Mead: The environment at DPR is very supportive. I’ve seen other companies that were very dog eat dog, but here it’s different. If I’m not sure of something, I can lean on someone else for help; I don’t have to worry that I’ll be seen as incompetent. At DPR, you’re not left on your own to try to figure things out. It’s a much more comfortable environment.
The options available are pretty incredible for a company to think about its people and their abilities, offering training and unlocking doors—even down to offering English and Spanish classes to help employees communicate better. It’s tougher having that language barrier, but being able to take classes is really helpful. The more you use that muscle, the stronger it gets.
Q: What is one thing you think everyone can do to make the industry as a whole safer for everyone?
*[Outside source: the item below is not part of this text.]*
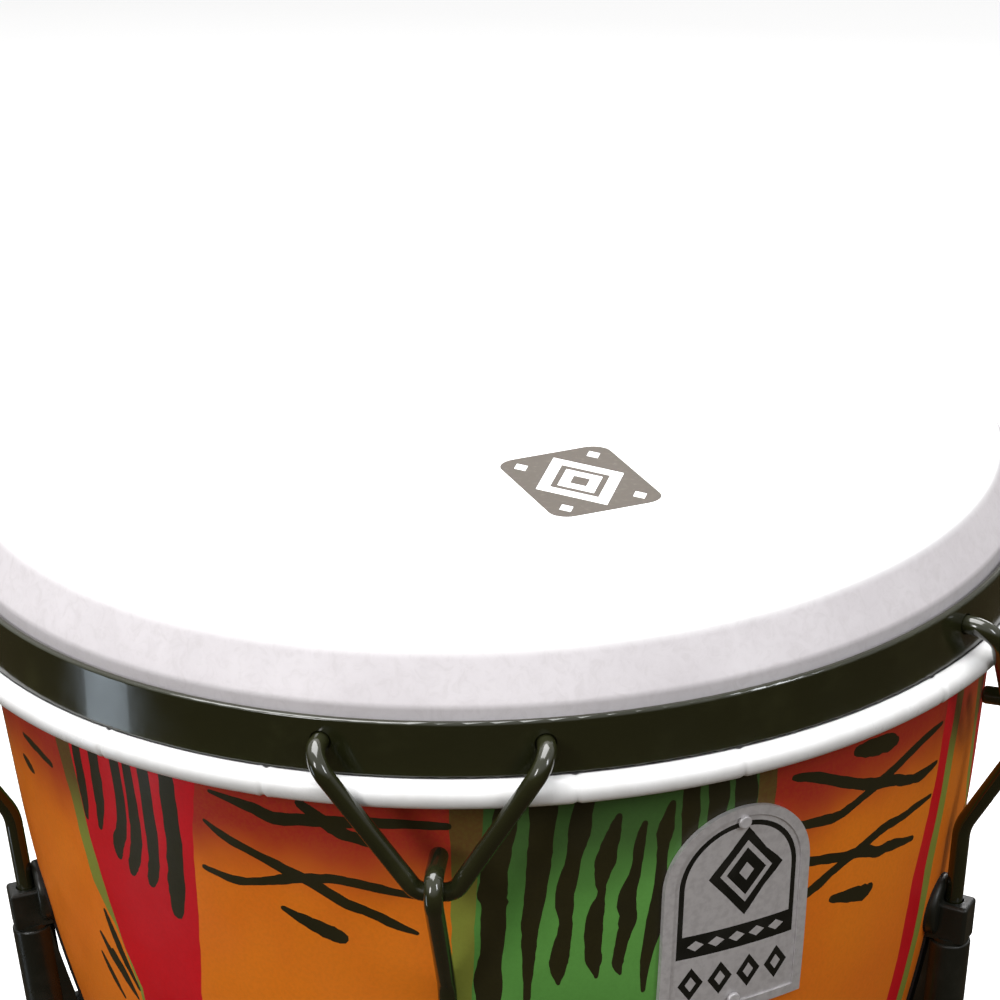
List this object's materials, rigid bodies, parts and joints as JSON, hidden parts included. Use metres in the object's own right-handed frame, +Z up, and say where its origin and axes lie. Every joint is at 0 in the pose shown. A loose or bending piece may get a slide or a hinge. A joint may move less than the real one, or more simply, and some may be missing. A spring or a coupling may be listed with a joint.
{
  "type": "djembe",
  "caption": "Goblet hand drum with a synthetic head held by a black tension rim, V hooks and hooked tension rods that screw down into lugs on a patterned shell.",
  "frame": {"origin": "centre of the foot's resting face, on the drum's axis", "axes": "+Z up along the drum's axis towards the playing surface, -Y towards lug 1, the others anticlockwise from it seen from above"},
  "size_m": [0.3484, 0.3455, 0.61],
  "materials": {
    "shell_print": "satin printed wrap on moulded PVC: red, orange and green panels with dark brush strokes",
    "foot_rubber": "matte moulded rubber",
    "head_film": "white coated polyester film, slightly satin",
    "hoop_steel": "plain drawn rod",
    "black_paint": "gloss black powder coat",
    "lug_black": "black powder coat on a casting",
    "gasket_rubber": "thin matte sheet",
    "screw_steel": "zinc plated",
    "washer_steel": "zinc plated",
    "badge_metal": "stamped plate with black filled areas",
    "rivet_metal": "round head drive pin"
  },
  "bodies": {
    "shell_body": {"shell": "shell_print", "foot_ring": "foot_rubber", "badge": "badge_metal", "badge_rivets": "rivet_metal", "lug_1": "lug_black", "lug_2": "lug_black", "lug_3": "lug_black", "lug_4": "lug_black", "lug_5": "lug_black", "lug_gasket_1": "gasket_rubber", "lug_gasket_2": "gasket_rubber", "lug_gasket_3": "gasket_rubber", "lug_gasket_4": "gasket_rubber", "lug_gasket_5": "gasket_rubber", "lug_screws_1": "screw_steel", "lug_screws_2": "screw_steel", "lug_screws_3": "screw_steel", "lug_screws_4": "screw_steel", "lug_screws_5": "screw_steel", "lug_screw_washers_1": "washer_steel", "lug_screw_washers_2": "washer_steel", "lug_screw_washers_3": "washer_steel", "lug_screw_washers_4": "washer_steel", "lug_screw_washers_5": "washer_steel", "nut_washer_1": "washer_steel", "nut_washer_2": "washer_steel", "nut_washer_3": "washer_steel", "nut_washer_4": "washer_steel", "nut_washer_5": "washer_steel"},
    "head": {"drumhead": "head_film", "flesh_hoop": "hoop_steel", "rim": "black_paint"},
    "hook_1": {"v_hook_1": "black_paint"},
    "rod_1": {"tension_rod_1": "black_paint"},
    "nut_1": {"tension_nut_1": "black_paint"},
    "hook_2": {"v_hook_2": "black_paint"},
    "rod_2": {"tension_rod_2": "black_paint"},
    "nut_2": {"tension_nut_2": "black_paint"},
    "hook_3": {"v_hook_3": "black_paint"},
    "rod_3": {"tension_rod_3": "black_paint"},
    "nut_3": {"tension_nut_3": "black_paint"},
    "hook_4": {"v_hook_4": "black_paint"},
    "rod_4": {"tension_rod_4": "black_paint"},
    "nut_4": {"tension_nut_4": "black_paint"},
    "hook_5": {"v_hook_5": "black_paint"},
    "rod_5": {"tension_rod_5": "black_paint"},
    "nut_5": {"tension_nut_5": "black_paint"}
  },
  "joints": [
    {"name": "head_lift", "type": "slide", "parent": "shell_body", "child": "head", "axis": [0, 0, 1], "range_m": [0, 0.008]},
    {"name": "rod_slide_1", "type": "slide", "parent": "shell_body", "child": "rod_1", "axis": [0, -0.0958, 0.9954], "range_m": [0, 0.00806]},
    {"name": "nut_turn_1", "type": "hinge", "parent": "shell_body", "child": "nut_1", "pos_m": [0, -0.14859, 0.479], "axis": [0, -0.0958, 0.9954], "range_deg": [-2895.3, 0]},
    {"name": "hook_swing_1", "type": "hinge", "parent": "head", "child": "hook_1", "pos_m": [0, -0.16031, 0.584], "axis": [-1, 0, 0], "range_deg": [0, 1.08]},
    {"name": "rod_slide_2", "type": "slide", "parent": "shell_body", "child": "rod_2", "axis": [0.0912, -0.0296, 0.9954], "range_m": [0, 0.00806]},
    {"name": "nut_turn_2", "type": "hinge", "parent": "shell_body", "child": "nut_2", "pos_m": [0.14132, -0.04592, 0.479], "axis": [0.0912, -0.0296, 0.9954], "range_deg": [-2895.3, 0]},
    {"name": "hook_swing_2", "type": "hinge", "parent": "head", "child": "hook_2", "pos_m": [0.15246, -0.04954, 0.584], "axis": [-0.309, -0.9511, 0], "range_deg": [0, 1.08]},
    {"name": "rod_slide_3", "type": "slide", "parent": "shell_body", "child": "rod_3", "axis": [0.0563, 0.0775, 0.9954], "range_m": [0, 0.00806]},
    {"name": "nut_turn_3", "type": "hinge", "parent": "shell_body", "child": "nut_3", "pos_m": [0.08734, 0.12021, 0.479], "axis": [0.0563, 0.0775, 0.9954], "range_deg": [-2895.3, 0]},
    {"name": "hook_swing_3", "type": "hinge", "parent": "head", "child": "hook_3", "pos_m": [0.09423, 0.12969, 0.584], "axis": [0.809, -0.5878, 0], "range_deg": [0, 1.08]},
    {"name": "rod_slide_4", "type": "slide", "parent": "shell_body", "child": "rod_4", "axis": [-0.0563, 0.0775, 0.9954], "range_m": [0, 0.00806]},
    {"name": "nut_turn_4", "type": "hinge", "parent": "shell_body", "child": "nut_4", "pos_m": [-0.08734, 0.12021, 0.479], "axis": [-0.0563, 0.0775, 0.9954], "range_deg": [-2895.3, 0]},
    {"name": "hook_swing_4", "type": "hinge", "parent": "head", "child": "hook_4", "pos_m": [-0.09423, 0.12969, 0.584], "axis": [0.809, 0.5878, 0], "range_deg": [0, 1.08]},
    {"name": "rod_slide_5", "type": "slide", "parent": "shell_body", "child": "rod_5", "axis": [-0.0912, -0.0296, 0.9954], "range_m": [0, 0.00806]},
    {"name": "nut_turn_5", "type": "hinge", "parent": "shell_body", "child": "nut_5", "pos_m": [-0.14132, -0.04592, 0.479], "axis": [-0.0912, -0.0296, 0.9954], "range_deg": [-2895.3, 0]},
    {"name": "hook_swing_5", "type": "hinge", "parent": "head", "child": "hook_5", "pos_m": [-0.15246, -0.04954, 0.584], "axis": [-0.309, 0.9511, 0], "range_deg": [0, 1.08]}
  ],
  "couplings": [
    {"joint": "rod_slide_1", "follows": "head_lift", "ratio": 1.0046},
    {"joint": "nut_turn_1", "follows": "head_lift", "rad_per_m": -6312.2},
    {"joint": "hook_swing_1", "follows": "head_lift", "rad_per_m": 2.3036},
    {"joint": "rod_slide_2", "follows": "head_lift", "ratio": 1.0046},
    {"joint": "nut_turn_2", "follows": "head_lift", "rad_per_m": -6312.2},
    {"joint": "hook_swing_2", "follows": "head_lift", "rad_per_m": 2.3036},
    {"joint": "rod_slide_3", "follows": "head_lift", "ratio": 1.0046},
    {"joint": "nut_turn_3", "follows": "head_lift", "rad_per_m": -6312.2},
    {"joint": "hook_swing_3", "follows": "head_lift", "rad_per_m": 2.3036},
    {"joint": "rod_slide_4", "follows": "head_lift", "ratio": 1.0046},
    {"joint": "nut_turn_4", "follows": "head_lift", "rad_per_m": -6312.2},
    {"joint": "hook_swing_4", "follows": "head_lift", "rad_per_m": 2.3036},
    {"joint": "rod_slide_5", "follows": "head_lift", "ratio": 1.0046},
    {"joint": "nut_turn_5", "follows": "head_lift", "rad_per_m": -6312.2},
    {"joint": "hook_swing_5", "follows": "head_lift", "rad_per_m": 2.3036}
  ]
}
Mead: We work hard to follow best practices. Every morning, we discuss the pre-task planning we have outlined on a board and follow that. We talk about our tasks, the steps in each one, along with the potential hazards and ways to mitigate them. As a group, each of us is aware of what everyone is doing and has open eyes to different perspectives and what can cause an injury. Some companies care mainly about production and quality, putting safety last. At DPR, we think safety works along with those. Our goal is for everyone to go home the same way they came to work, if not better. As a foreman, that should be your goal for your crew.
Q: What’s the most challenging part of your job?
Mead: Making sure we’re coordinating well with all the other trades and that we’re all stacked up the way we’re supposed to be to hit our marks. If we’re framing ceilings, it’s making sure everything is laid out so we only build it once with no rework. It’s coordinating the build itself, but also coordinating the materials to be on site when you need them. On our current project, we’re building out floor three of the seven. The base isn’t complete yet, so we load materials directly into the third floor via a window. If other crews are working in the area, we coordinate our work schedule with theirs so we can both get things done. It can be tough, but with experience you know what to look for. It’s about being able to adapt to your surroundings.
Q: What would your advice be for the next generation of builders entering this field?
Mead: Don’t be afraid to get your hands dirty and come into it with an open mind. If you put in the hard work, you’ll see the rewards. It’s a growing field and there aren’t enough people to do job. It’s a gratifying thing to put your hands to something and create, to be physically and mentally active. There’s so much opportunity for growth in construction.
Builders at our Core is a blog series dedicated to sharing stories of DPR’s self-perform work teams. With diverse career paths, we’ll hear from people who got to where they are in very different ways, but have a few key things in common: a passion for continuous learning, growth and building great things.